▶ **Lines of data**
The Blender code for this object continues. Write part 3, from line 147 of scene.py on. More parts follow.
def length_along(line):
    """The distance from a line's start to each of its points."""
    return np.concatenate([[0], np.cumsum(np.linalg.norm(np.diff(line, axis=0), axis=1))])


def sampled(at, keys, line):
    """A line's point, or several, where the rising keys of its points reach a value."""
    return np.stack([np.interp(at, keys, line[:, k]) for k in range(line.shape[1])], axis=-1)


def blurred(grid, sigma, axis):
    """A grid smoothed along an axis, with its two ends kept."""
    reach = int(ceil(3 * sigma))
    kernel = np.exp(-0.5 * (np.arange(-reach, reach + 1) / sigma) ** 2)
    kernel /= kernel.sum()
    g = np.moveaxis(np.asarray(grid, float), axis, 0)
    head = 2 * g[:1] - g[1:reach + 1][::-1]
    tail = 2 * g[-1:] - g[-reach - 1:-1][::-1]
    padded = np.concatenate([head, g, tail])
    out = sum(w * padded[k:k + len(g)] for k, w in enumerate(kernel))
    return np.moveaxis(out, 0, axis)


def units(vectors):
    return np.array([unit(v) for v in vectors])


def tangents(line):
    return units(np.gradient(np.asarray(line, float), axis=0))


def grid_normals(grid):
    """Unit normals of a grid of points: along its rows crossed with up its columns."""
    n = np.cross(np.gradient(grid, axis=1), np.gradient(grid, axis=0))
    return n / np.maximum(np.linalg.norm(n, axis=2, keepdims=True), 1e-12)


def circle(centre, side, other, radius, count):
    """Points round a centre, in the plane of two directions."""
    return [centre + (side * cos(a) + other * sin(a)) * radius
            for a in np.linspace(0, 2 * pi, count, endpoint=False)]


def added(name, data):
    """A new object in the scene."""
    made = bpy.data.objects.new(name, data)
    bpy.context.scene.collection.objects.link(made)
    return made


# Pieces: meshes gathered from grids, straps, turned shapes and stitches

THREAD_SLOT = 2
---
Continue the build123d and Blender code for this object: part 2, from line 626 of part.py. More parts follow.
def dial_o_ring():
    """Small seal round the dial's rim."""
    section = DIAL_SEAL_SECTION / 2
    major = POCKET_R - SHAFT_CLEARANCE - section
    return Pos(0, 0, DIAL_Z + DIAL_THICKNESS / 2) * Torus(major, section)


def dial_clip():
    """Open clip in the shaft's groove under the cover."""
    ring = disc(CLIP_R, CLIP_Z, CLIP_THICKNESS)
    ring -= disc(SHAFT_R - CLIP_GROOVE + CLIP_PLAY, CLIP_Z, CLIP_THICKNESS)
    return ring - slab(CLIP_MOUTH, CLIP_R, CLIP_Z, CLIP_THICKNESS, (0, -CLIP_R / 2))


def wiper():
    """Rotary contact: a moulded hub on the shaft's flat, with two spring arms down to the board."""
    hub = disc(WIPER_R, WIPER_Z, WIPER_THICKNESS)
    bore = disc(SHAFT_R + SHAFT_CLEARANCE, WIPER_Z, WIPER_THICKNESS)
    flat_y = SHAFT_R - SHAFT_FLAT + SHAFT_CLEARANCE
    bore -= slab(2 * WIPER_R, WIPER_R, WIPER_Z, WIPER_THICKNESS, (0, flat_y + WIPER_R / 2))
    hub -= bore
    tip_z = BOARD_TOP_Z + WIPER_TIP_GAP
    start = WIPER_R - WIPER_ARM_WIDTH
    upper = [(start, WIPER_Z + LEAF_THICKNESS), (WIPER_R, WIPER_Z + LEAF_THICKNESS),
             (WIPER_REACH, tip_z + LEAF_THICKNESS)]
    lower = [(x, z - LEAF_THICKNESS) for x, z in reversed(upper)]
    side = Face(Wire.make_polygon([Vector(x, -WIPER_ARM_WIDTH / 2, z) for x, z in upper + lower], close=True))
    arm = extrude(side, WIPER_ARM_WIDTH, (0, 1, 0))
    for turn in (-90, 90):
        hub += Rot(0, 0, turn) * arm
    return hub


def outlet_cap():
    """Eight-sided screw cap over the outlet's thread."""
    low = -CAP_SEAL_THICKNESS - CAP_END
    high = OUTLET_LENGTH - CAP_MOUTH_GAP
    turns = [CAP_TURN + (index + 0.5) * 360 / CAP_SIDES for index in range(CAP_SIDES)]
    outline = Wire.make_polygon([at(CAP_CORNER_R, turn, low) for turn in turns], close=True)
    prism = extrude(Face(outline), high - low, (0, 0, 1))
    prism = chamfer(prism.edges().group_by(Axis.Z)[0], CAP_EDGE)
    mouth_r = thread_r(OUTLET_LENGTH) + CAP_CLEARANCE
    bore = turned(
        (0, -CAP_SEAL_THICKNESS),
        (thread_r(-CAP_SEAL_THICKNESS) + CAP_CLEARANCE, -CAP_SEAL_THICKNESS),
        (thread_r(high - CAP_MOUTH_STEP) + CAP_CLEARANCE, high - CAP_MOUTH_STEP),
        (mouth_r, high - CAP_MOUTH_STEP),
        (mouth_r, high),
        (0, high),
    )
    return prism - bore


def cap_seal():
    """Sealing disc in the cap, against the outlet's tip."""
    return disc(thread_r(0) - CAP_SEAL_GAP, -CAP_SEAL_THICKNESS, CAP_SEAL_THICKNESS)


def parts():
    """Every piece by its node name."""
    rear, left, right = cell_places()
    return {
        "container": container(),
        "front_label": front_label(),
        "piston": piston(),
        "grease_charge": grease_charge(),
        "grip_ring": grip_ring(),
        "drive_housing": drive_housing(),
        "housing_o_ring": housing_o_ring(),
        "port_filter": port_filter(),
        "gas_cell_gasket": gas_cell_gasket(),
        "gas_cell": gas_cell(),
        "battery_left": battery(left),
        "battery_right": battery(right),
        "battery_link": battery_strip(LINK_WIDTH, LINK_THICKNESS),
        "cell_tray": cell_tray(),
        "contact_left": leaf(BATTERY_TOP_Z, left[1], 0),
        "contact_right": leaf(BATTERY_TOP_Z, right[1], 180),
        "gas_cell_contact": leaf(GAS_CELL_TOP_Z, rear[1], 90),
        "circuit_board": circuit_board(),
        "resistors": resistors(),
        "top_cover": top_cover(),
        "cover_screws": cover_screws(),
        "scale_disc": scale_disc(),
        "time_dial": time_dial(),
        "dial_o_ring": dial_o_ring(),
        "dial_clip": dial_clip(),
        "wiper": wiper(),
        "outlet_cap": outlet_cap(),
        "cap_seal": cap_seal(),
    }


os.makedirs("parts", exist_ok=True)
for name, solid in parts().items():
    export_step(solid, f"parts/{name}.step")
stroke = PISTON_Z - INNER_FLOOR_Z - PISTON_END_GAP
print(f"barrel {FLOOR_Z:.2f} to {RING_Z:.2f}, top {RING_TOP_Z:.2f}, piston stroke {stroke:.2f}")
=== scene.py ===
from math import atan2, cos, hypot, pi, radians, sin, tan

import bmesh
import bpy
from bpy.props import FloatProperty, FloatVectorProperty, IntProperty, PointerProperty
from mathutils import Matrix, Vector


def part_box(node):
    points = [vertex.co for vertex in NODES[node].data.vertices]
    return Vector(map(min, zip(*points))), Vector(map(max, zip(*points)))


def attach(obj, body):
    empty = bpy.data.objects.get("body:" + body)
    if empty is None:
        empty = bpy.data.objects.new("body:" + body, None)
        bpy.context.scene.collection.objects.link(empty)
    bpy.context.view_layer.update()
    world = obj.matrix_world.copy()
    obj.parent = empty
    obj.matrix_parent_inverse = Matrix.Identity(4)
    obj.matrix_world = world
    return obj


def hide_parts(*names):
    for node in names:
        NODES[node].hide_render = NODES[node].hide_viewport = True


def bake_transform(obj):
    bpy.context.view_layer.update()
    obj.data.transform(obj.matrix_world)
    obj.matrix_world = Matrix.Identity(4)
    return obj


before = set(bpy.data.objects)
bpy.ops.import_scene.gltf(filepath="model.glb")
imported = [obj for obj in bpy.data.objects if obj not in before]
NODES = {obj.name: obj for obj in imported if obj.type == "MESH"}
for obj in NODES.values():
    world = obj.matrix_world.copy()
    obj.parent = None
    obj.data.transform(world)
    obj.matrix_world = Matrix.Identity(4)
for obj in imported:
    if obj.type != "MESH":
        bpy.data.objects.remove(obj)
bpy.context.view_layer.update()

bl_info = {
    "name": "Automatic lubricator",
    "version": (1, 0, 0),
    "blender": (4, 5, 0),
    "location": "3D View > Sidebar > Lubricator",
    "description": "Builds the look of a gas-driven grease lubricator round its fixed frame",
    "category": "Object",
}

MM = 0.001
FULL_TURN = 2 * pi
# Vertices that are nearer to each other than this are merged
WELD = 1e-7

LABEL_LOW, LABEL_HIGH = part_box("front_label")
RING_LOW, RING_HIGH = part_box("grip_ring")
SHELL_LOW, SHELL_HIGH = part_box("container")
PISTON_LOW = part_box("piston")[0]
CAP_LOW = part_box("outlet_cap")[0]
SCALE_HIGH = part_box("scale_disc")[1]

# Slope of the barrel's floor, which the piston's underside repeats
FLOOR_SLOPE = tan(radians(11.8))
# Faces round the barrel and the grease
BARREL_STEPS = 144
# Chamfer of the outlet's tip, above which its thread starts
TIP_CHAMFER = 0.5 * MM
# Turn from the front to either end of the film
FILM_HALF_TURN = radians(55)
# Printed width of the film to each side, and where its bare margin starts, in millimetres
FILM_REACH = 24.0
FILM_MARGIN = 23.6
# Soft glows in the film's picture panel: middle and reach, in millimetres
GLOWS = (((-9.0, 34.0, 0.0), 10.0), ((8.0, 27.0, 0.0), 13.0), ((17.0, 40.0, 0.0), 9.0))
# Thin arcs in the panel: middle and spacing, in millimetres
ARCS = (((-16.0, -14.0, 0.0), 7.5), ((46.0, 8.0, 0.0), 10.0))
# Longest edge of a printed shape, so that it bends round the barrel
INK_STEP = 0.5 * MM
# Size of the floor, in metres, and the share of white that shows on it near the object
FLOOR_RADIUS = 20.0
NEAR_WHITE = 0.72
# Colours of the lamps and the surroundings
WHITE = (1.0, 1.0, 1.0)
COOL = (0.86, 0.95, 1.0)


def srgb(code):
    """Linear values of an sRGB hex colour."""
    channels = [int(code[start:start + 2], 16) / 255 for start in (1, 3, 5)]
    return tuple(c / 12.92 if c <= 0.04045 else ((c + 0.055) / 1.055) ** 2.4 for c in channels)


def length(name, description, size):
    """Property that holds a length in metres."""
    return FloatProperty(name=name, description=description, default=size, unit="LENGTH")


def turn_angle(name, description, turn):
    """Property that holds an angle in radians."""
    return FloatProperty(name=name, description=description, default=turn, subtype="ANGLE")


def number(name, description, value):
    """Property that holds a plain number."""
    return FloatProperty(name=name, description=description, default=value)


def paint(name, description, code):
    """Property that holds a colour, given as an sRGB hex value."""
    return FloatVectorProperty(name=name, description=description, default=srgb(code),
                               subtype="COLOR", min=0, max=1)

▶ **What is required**
Copy out each line of the listing that holds "from".

▶ **Final answer**
The Blender code for this object continues. Write part 3, from line 147 of scene.py on. More parts follow.
    """The distance from a line's start to each of its points."""
# Pieces: meshes gathered from grids, straps, turned shapes and stitches
Continue the build123d and Blender code for this object: part 2, from line 626 of part.py. More parts follow.
from math import atan2, cos, hypot, pi, radians, sin, tan
from bpy.props import FloatProperty, FloatVectorProperty, IntProperty, PointerProperty
from mathutils import Matrix, Vector
# Turn from the front to either end of the film